Possible Class project?[edit]

Hello! A user on IRC dropped this in the #Wikipedia-en channel. They've come across 3 users that the content was a bit funky. Those of us that idle on IRC were thinking it might be a class project. Is there any way one of the folks form Wiki-Ed could take a look into this?

--Cameron11598 (Talk) 17:40, 5 April 2017 (UTC)

Pictogram voting info.svg Note: the content of the user pages was deleted by JamesBWatson so an administrator might need to look at the deleted content to see what exactly made us think a possible school project. (and I did notice JamesBWatson that I was dropping a note here) --Cameron11598 (Talk) 17:41, 5 April 2017 (UTC)
Hi, person from the IRC here. I'd like to add that Nmaas (talk · contribs) has been making similar edits and might be related. ~barakokula31 (talk) 17:43, 5 April 2017 (UTC)
Anthonie-Matumain (talk · contribs) might also be related. ~barakokula31 (talk) 17:45, 5 April 2017 (UTC)
... and one more: User talk:Thomas Oster. The editor who uses the pseudonym "JamesBWatson" (talk) 18:17, 5 April 2017 (UTC)
  • All of the accounts have done nothing other than post short essays about social media to user pages and talk pages, and in a very few cases posting brief messages without any meaningful content to one another's talk pages. It is not acceptable use of talk pages and user pages, and if it is a class project then it has been organised by a teacher with little or no knowledge of how Wikipedia works. Some of the pages have been deleted as use of Wikipedia as a web host (speedy deletion criterion U5) and I intend to delete more of them. However, typical examples of the content which has been posted can be seen here and here. (Those have not been deleted because the page histories also contain valid talk page messages.) I considered suggesting using user sandboxes, but having thought about it I very much doubt that these are intended as drafts for articles. It is entirely possible that someone has suggested using Wikipedia as working storage for a project, or perhaps there is some other explanation. I shall post to some of the talk pages suggesting that the teacher (if there is one) come to this page and comment. The editor who uses the pseudonym "JamesBWatson" (talk) 18:30, 5 April 2017 (UTC)
  • I can now confirm with virtually 100% confidence that this is an educational assignement. One edit was made to one of the user talk pages (now deleted) by IP address 143.110.136.132, which is allocated to the College of St. Scholastica, Duluth, Minnesota. The editor who uses the pseudonym "JamesBWatson" (talk) 19:06, 5 April 2017 (UTC)
  • Thanks for looking into this. We can certainly reach out to see if we can bring the class on board. Has anyone seen clues regarding the name of the instructor or title of the class (which can often identify the instructor via the university course schedule)? Since it looks like you've pointed the students to this thread, I'll just make request here: @students, please respond to this thread with the name of your instructor (and preferably an email) so that we can talk to him/her about the many resources available to help classes like yours contribute to Wikipedia. --Ryan (Wiki Ed) (talk) 21:06, 5 April 2017 (UTC)

NPOV problem[edit]

Concerned/interested editors and admins should look at WP:Wiki Ed/University of California, Berkeley/Environmental Justice Section 101 (Spring 2017) and evaluate it from WP's WP:NPOV policy. My concern is the general description, which is blatantly anti-Trumpian. I am traveling this week. If this is resolved during that time, I'll be happy. If not, I'll return to comment and to notify those who created the material. Thanks. – S. Rich (talk) 19:30, 6 April 2017 (UTC)

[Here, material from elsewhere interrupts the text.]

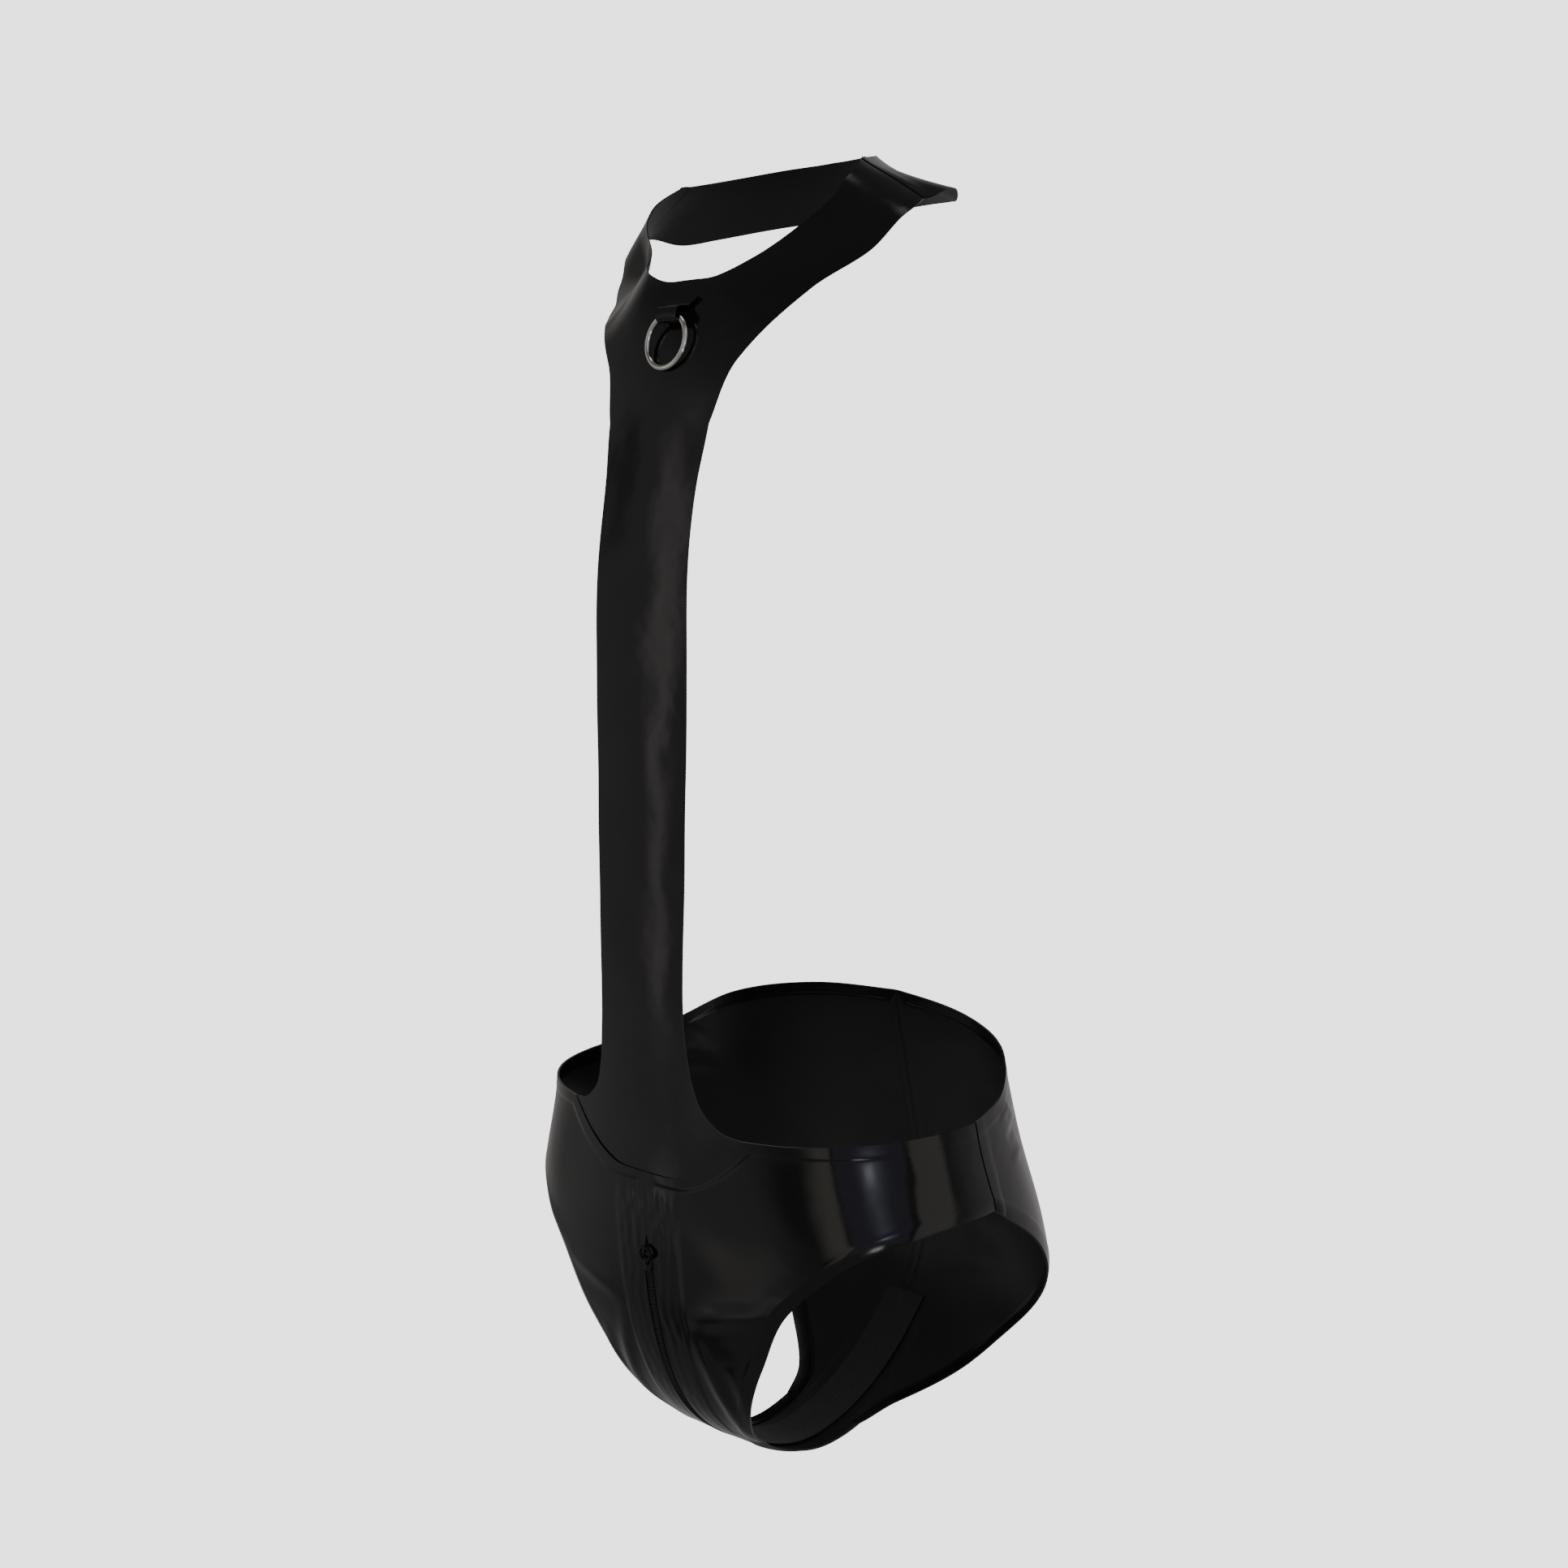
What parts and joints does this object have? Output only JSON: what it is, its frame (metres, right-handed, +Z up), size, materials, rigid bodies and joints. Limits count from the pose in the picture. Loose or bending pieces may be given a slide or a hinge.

I haven't looked at the edits, but it sounds like the subject matter is also subject to discretionary sanctions from an ArbCom case. I think that class assignments should be actively discouraged from entering into DS subjects, because there are too many ways for things to go badly, but if they go there anyway, they need to be formally notified of the DS, using Template:Alert. --Tryptofish (talk) 21:20, 6 April 2017 (UTC)
I just noticed that the same situation has been raised at WP:ANI#POV forks being created as school project. --Tryptofish (talk) 22:50, 6 April 2017 (UTC)
From what I see, the Wiki Edu does not require students to submit work for WP:New pages patrol review before moving them into the mainspace. – S. Rich (talk) 00:13, 7 April 2017 (UTC)
There are 6 sections of this course, so let's not focus solely on the one linked. There are likely serious POV-pushing issues in all of them, given what we've found so far. Can someone compile a list of all the articles these students created? (there surely has to be an easier way than checking each one's contributions) – Train2104 (t • c) 01:19, 7 April 2017 (UTC)
@Train2104: The course dashboard has a tab that lists all article's created and edited by editors in that course. It only lists live edits though - sandboxed content isn't included. Excirial (Contact me,Contribs) 07:12, 7 April 2017 (UTC)
About submitting drafts to New Page Patrol, it would probably make better sense to do it through Articles for Creation. --Tryptofish (talk) 22:46, 7 April 2017 (UTC)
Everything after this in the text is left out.